Calculate the energy required to increase the temperature of water

First, we need to calculate the amount of energy (Q) required to increase the temperature of 1.00-gal water by 10 degrees Celsius by using the formula: \[Q = mcΔT\] where m is the mass of water, c is the specific heat capacity of water (4.184 J/g°C), and ΔT is the change in temperature. Since we are given the volume of water (1.00 gal), we convert it to grams using the density of water (1.00 g/cm³). 1.00 gal = 3,785.41 cm³ (using the conversion factor 1 gal = 3,785.41 cm³) Mass of water (m) = 3,785.41 cm³ × 1.00 g/cm³ = 3,785.41 g Now we can calculate Q: \[Q = (3,785.41\, \text{g})\times(4.184\, \text{J/g}^{\circ}\text{C})\times(10.0^{\circ}\text{C})\]

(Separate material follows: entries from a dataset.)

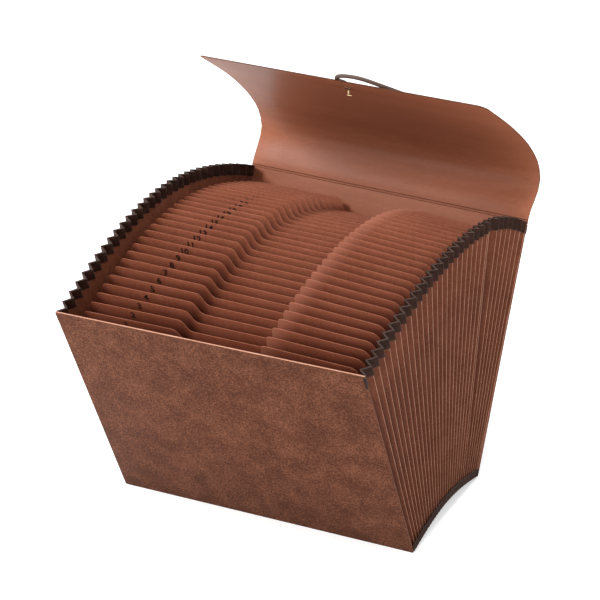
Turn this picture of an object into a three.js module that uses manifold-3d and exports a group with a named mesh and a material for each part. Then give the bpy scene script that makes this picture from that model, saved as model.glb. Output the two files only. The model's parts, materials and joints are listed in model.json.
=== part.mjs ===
// Expanding file folder: thirty-one pockets between two board covers, with a flap and an elastic loop.
// Millimetres, +Z up, front cover towards -Y.
import * as THREE from 'three';
import Module from 'manifold-3d';

// Sheet sizes
const WIDTH = 305;
const HEIGHT = 253.2;
const BOARD = 1.2;
const FLAP_BOARD = 1.0;
const CARD = 0.4;
const TAPE = 0.25;
const CLEARANCE = 0.3;
const TAPE_GAP = 0.25;
const COVER_CORNER = 1.4;
const FRONT_ROOM = 1.05;

// Number of pleats in each side gusset, and the first inner fold that carries a divider
const PLEATS = 31;
const FIRST_DIVIDER_FOLD = 2;

// Front cover: bottom edge on y = 0, leaning forward
const FRONT_LEAN = 24.4;

// Back cover: bottom right corner and its yaw, its lean at each side, and the level of its foot
const BACK_DEPTH = 155.3;
const BACK_YAW = -4.37;
const BACK_LEAN_LEFT = 19.9;
const BACK_LEAN_RIGHT = 22.7;
const FOOT_LEVEL = 0.4;

// Gussets: how far their folds stop below the covers' top edge, the arch under them, the depth of a pleat,
// how far the ridges stay inside the covers' sides, the one ridge that is tucked in,
// and how far the open fan leans to one side at the back
const GUSSET_DROP = 2.5;
const FOOT_RISE = 2.0;
const ARCH_RISE = 11.5;
const PLEAT_DEPTH_TOP = 7.2;
const PLEAT_DEPTH_BOTTOM = 9.1;
const PLEAT_ROWS = 4;
const RIDGE_INSET_TOP = 0.35;
const RIDGE_INSET_BOTTOM = 0.8;
const TUCKED_SIDE = 'right';
const TUCKED_RIDGE = 24;
const TUCK = 3.2;
const FAN_SWAY_TOP = 7.45;
const FAN_SWAY_BOTTOM = { left: 0.9, right: 0 };

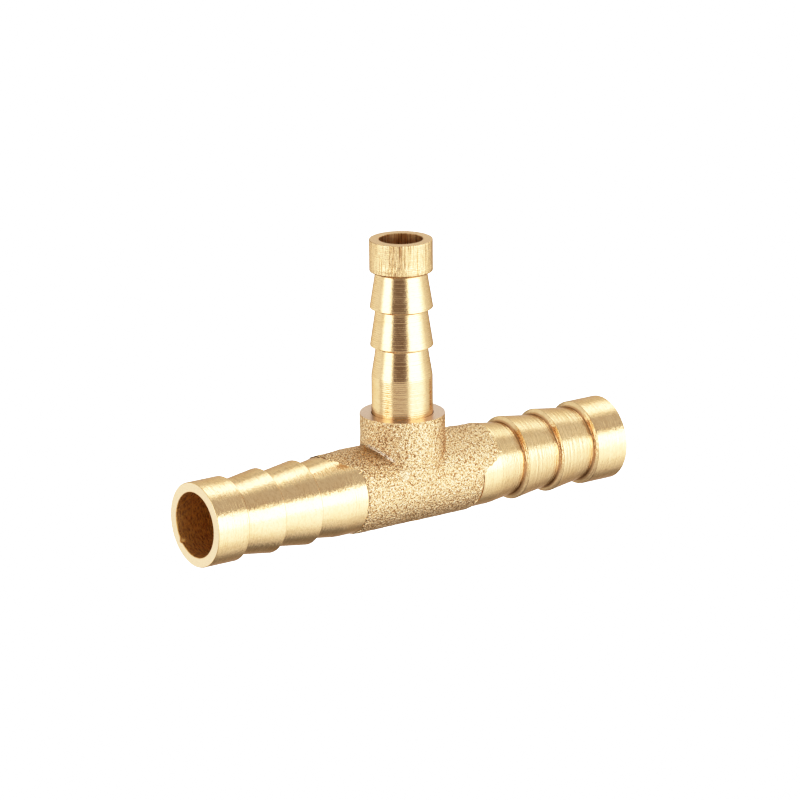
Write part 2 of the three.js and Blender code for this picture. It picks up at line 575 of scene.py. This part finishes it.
# %% Bored and faced brass
# The run's bore colour: bored brass with painted shade, deeper and redder than the turned brass.
BORE_WITH_SHADE = (0.96, 0.585, 0.18)
BORE_DULL = (1.0, 0.7, 0.36)
BORE_SMUT = (0.55, 0.26, 0.08)
BORE_DEPTH = 5e-5
RUN_BORE_GRAIN = (5200, 2300, 2300)
BRANCH_BORE_GRAIN = (2300, 2300, 150)
FACED = (0.92, 0.74, 0.6)
TIP_FACED = (1.0, 0.74, 0.45)
FACED_GRAIN = (5000, 5000, 5000)
FACED_DEPTH = 1.2e-5
HAZE_SHADE = 0.8


def bored_brass(name, base, grain, roughness):
    """Drilled finish, rougher than turning. `grain` draws the marks out round or along it."""
    material, tree, shader, place = new_material(name, base, roughness)
    marks = noise(tree, place, grain, detail=3.0, roughness=0.7)
    smut = ramp(tree, marks, [(0.38, 0.9), (0.56, 0.0)])
    colour = mix_colour(tree, smut, base, BORE_SMUT)
    tree.links.new(colour, shader.inputs["Base Color"])
    tree.links.new(bump(tree, marks, BORE_DEPTH), shader.inputs["Normal"])
    return material


def faced_brass(name, base, roughness):
    """Dull facing cut with a fine torn grain."""
    material, tree, shader, place = new_material(name, base, roughness)
    grain = noise(tree, place, FACED_GRAIN, detail=2.0)
    haze = ramp(tree, grain, [(0.35, 0.6), (0.65, 0.0)])
    colour = mix_colour(tree, haze, base, tuple(HAZE_SHADE * part for part in base))
    tree.links.new(colour, shader.inputs["Base Color"])
    tree.links.new(bump(tree, grain, FACED_DEPTH), shader.inputs["Normal"])
    return material


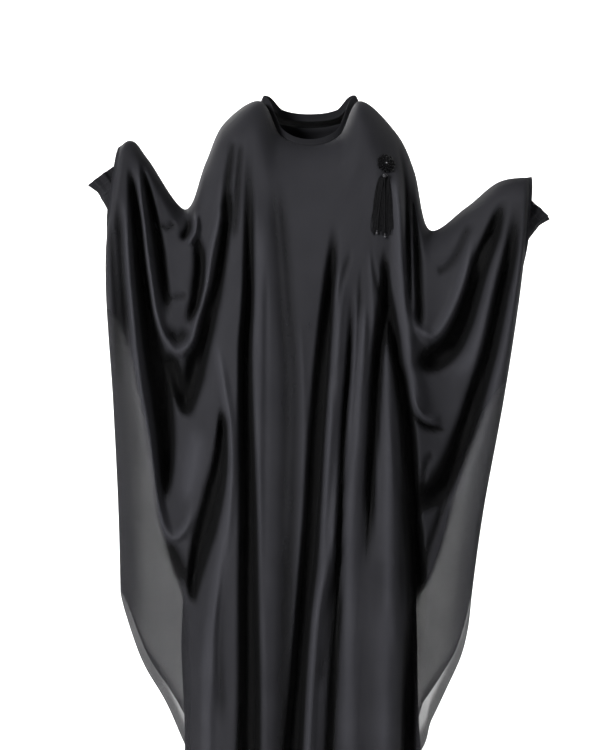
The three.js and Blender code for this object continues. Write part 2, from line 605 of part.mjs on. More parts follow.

Calculate the required energy considering the efficiency

Since the process is 80% efficient, we need to account for this in our calculation. We adjust the energy required (Q) according to the efficiency: Required energy (E) = \( \frac{Q}{efficiency} \) Efficiency = 80% = 0.8 E = \( \frac {Q} {0.8} \)

Calculate the moles of acetylene needed

We are given that the combustion of acetylene produces 1300 kJ of energy per mole. We need to find the moles of acetylene required for the energy calculated in step 2. Moles of acetylene (n) = \( \frac{E}{energy \, per\, mole\, of\, acetylene} \) Energy per mole of acetylene = 1300 kJ/mol First, we convert the energy found in step 2 to kJ. After this, we can calculate the moles of acetylene needed.

Calculate the mass of acetylene needed

To find the mass of acetylene needed, we will use the formula: Mass = moles × molar mass The molar mass of acetylene (C₂H₂) is = 2 × (12.01 g/mol) + 2 × (1.01 g/mol) = 26.04 g/mol Now, we can calculate the mass of acetylene required for the process by multiplying the moles found in step 3 with the molar mass.

Key concepts

Energy Conversion Efficiency

Energy conversion efficiency is a fundamental concept in physics and chemistry. It defines how effective a process is at converting input energy into useful output energy. In any energy conversion process, some energy is lost, typically due to heat, friction, or other forms of resistance. For example, if a combustion process is 80% efficient, it means that only 80% of the energy from the fuel is turned into useful work, while the remaining 20% is lost.

In this problem, the combustion reaction of acetylene operates at 80% efficiency. This means that to find out the actual energy needed for the process, we must divide the calculated energy required to heat the water by 0.8 (the efficiency factor).

• The formula used is: \[ \text{Required Energy (E)} = \frac{Q}{\text{Efficiency}} \]
• The efficiency in decimals is 0.8 for 80% efficiency.

This adjustment is crucial as it helps one understand that more fuel might be necessary due to energy losses, thus impacting how much acetylene needs to be burned.

Molar Mass Calculation

Molar mass calculation is essential in stoichiometry. It allows us to convert between moles of a substance and grams, which is practical for lab work and chemical reactions. For acetylene (\( \text{C}_2\text{H}_2 \)), finding the molar mass involves summing the atomic masses of its constituent atoms.

Acetylene consists of two carbon atoms, each with an atomic mass of approximately 12.01 g/mol, and two hydrogen atoms, each with an atomic mass of approximately 1.01 g/mol. Therefore:

• Carbon: \( 2 \times 12.01 = 24.02 \text{ g/mol} \)
• Hydrogen: \( 2 \times 1.01 = 2.02 \text{ g/mol} \)

Adding these together gives a total molar mass for acetylene of \( 26.04 \text{ g/mol} \).

This value is then used to convert moles of acetylene into grams, which is necessary for determining how much physical material is needed to provide the required energy in the reaction.

Specific Heat Capacity of Water

The specific heat capacity of water is a crucial concept in thermodynamics. It quantifies the amount of heat required to change the temperature of a unit mass of a substance by 1 degree Celsius. For water, this value is relatively high at 4.184 J/g°C.

This means that 4.184 Joules of energy are needed to raise the temperature of 1 gram of water by 1°C. Given its high specific heat capacity, water is effective in absorbing energy without undergoing a rapid increase in temperature. This property is why water is often used as a coolant and in thermal systems to store energy.

• In the given exercise, the formula \[ Q = mcΔT \] is used to calculate the energy required for temperature change.
• Here, "m" represents the mass of water, "c" is the specific heat capacity (4.184 J/g°C), and \(ΔT\) is the temperature change in degrees Celsius.

The calculation involves multiplying the mass of water by the specific heat capacity and the change in temperature (10°C in this case) to find the energy required.